## WORK INSTRUCTIONS
Up to and including the line containing "for each angle.", please reproduce the lines of the listing below, starting from the top.

(A block of data)

----------

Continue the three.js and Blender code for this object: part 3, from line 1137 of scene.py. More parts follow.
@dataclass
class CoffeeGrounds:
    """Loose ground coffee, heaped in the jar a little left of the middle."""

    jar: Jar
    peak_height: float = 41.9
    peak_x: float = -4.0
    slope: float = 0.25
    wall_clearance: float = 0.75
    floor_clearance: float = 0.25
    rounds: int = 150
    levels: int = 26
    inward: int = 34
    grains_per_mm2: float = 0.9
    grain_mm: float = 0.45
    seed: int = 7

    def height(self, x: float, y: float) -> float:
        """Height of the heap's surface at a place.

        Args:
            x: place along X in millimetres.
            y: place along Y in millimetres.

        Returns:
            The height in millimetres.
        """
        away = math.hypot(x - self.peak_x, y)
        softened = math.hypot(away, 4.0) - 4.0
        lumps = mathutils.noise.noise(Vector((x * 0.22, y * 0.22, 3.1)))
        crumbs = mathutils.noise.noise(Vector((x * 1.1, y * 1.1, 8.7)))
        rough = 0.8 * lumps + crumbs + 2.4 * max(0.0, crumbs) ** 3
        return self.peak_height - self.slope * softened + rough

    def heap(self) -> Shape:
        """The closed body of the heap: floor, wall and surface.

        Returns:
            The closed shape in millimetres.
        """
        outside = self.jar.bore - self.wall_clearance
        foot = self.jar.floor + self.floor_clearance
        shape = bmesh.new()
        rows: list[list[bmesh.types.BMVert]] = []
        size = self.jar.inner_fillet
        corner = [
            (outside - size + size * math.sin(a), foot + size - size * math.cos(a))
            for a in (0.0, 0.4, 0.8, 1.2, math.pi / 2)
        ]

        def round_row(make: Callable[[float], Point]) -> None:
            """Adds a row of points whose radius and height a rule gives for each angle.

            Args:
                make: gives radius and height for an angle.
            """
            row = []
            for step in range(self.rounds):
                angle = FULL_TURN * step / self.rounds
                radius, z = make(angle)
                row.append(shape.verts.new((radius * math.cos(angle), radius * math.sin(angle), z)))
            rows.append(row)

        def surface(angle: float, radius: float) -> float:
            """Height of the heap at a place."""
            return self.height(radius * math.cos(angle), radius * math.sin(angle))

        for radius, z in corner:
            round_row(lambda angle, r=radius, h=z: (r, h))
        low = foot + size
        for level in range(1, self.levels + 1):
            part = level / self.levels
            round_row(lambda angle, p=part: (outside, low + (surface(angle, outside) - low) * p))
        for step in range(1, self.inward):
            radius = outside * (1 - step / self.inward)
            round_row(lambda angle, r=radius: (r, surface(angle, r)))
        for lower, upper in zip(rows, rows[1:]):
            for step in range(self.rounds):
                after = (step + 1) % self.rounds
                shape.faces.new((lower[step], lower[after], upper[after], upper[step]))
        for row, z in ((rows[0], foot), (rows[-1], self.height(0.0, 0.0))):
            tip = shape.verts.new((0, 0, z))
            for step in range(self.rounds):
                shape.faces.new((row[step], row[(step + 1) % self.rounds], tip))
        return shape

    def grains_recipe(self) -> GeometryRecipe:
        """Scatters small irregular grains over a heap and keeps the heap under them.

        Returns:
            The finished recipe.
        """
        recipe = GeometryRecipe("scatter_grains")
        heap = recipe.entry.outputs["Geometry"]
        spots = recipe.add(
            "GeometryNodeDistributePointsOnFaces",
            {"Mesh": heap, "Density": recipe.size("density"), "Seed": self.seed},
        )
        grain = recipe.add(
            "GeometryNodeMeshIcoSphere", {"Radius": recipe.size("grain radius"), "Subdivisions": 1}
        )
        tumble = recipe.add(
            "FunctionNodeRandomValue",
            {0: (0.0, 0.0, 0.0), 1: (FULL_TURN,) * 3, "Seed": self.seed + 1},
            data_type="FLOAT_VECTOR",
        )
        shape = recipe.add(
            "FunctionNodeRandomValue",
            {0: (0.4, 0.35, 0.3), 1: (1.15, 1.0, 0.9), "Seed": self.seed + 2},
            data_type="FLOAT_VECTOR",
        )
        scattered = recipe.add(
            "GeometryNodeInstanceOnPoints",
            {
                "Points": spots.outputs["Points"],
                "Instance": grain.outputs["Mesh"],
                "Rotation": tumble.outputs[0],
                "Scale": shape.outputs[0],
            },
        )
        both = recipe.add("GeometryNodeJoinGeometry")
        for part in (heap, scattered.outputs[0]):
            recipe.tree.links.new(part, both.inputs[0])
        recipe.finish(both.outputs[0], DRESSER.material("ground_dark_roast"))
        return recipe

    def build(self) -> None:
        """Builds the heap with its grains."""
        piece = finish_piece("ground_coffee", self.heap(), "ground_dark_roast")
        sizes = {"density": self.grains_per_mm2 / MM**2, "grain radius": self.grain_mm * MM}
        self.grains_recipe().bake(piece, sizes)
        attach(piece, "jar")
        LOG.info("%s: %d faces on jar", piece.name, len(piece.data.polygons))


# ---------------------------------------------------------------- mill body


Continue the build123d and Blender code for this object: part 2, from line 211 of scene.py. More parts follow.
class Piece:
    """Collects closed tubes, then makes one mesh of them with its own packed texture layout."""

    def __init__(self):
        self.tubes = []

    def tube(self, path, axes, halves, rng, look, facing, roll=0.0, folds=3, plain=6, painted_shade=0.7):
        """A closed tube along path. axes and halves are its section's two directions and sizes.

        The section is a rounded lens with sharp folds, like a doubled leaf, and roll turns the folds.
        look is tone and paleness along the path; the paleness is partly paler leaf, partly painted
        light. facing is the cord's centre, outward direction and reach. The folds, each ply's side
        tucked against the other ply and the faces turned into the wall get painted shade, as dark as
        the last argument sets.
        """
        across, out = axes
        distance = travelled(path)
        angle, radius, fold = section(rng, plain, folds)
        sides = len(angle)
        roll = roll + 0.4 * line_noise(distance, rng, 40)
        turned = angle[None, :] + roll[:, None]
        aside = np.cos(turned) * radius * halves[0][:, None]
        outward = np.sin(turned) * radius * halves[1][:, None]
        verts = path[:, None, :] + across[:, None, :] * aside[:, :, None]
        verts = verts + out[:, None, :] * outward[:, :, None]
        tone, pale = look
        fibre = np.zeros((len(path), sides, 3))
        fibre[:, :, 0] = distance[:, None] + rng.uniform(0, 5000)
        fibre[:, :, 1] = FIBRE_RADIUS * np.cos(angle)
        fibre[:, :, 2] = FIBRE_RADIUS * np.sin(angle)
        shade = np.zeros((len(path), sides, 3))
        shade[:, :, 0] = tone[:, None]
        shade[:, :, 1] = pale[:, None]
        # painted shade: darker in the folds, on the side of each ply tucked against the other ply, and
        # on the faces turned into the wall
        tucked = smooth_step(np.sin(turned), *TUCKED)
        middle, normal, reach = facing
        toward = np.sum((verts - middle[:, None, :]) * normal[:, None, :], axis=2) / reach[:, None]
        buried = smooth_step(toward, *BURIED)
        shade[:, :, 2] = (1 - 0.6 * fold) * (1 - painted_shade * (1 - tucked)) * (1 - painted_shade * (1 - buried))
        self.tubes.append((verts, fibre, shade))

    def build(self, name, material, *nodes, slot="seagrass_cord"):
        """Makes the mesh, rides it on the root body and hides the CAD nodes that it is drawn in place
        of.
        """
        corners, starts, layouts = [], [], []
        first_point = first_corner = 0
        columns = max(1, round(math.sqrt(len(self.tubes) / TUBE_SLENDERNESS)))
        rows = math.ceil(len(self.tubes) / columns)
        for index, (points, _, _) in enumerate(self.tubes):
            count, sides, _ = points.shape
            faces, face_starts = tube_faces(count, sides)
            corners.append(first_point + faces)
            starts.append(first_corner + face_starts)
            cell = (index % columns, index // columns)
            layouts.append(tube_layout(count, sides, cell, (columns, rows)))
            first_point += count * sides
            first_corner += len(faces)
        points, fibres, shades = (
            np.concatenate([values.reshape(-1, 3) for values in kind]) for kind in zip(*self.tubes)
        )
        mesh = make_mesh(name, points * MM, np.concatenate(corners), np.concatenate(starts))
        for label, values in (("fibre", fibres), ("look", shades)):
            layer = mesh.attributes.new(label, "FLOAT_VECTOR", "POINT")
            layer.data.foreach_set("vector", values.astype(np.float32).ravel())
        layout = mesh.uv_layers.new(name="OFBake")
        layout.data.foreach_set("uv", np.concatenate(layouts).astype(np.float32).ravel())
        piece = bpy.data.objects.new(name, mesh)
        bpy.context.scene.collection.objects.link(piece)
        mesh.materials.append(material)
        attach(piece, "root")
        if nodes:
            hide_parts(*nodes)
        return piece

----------

## TASK OUTPUT
Continue the three.js and Blender code for this object: part 3, from line 1137 of scene.py. More parts follow.
@dataclass
class CoffeeGrounds:
    """Loose ground coffee, heaped in the jar a little left of the middle."""

    jar: Jar
    peak_height: float = 41.9
    peak_x: float = -4.0
    slope: float = 0.25
    wall_clearance: float = 0.75
    floor_clearance: float = 0.25
    rounds: int = 150
    levels: int = 26
    inward: int = 34
    grains_per_mm2: float = 0.9
    grain_mm: float = 0.45
    seed: int = 7

    def height(self, x: float, y: float) -> float:
        """Height of the heap's surface at a place.

        Args:
            x: place along X in millimetres.
            y: place along Y in millimetres.

        Returns:
            The height in millimetres.
        """
        away = math.hypot(x - self.peak_x, y)
        softened = math.hypot(away, 4.0) - 4.0
        lumps = mathutils.noise.noise(Vector((x * 0.22, y * 0.22, 3.1)))
        crumbs = mathutils.noise.noise(Vector((x * 1.1, y * 1.1, 8.7)))
        rough = 0.8 * lumps + crumbs + 2.4 * max(0.0, crumbs) ** 3
        return self.peak_height - self.slope * softened + rough

    def heap(self) -> Shape:
        """The closed body of the heap: floor, wall and surface.

        Returns:
            The closed shape in millimetres.
        """
        outside = self.jar.bore - self.wall_clearance
        foot = self.jar.floor + self.floor_clearance
        shape = bmesh.new()
        rows: list[list[bmesh.types.BMVert]] = []
        size = self.jar.inner_fillet
        corner = [
            (outside - size + size * math.sin(a), foot + size - size * math.cos(a))
            for a in (0.0, 0.4, 0.8, 1.2, math.pi / 2)
        ]

        def round_row(make: Callable[[float], Point]) -> None:
            """Adds a row of points whose radius and height a rule gives for each angle.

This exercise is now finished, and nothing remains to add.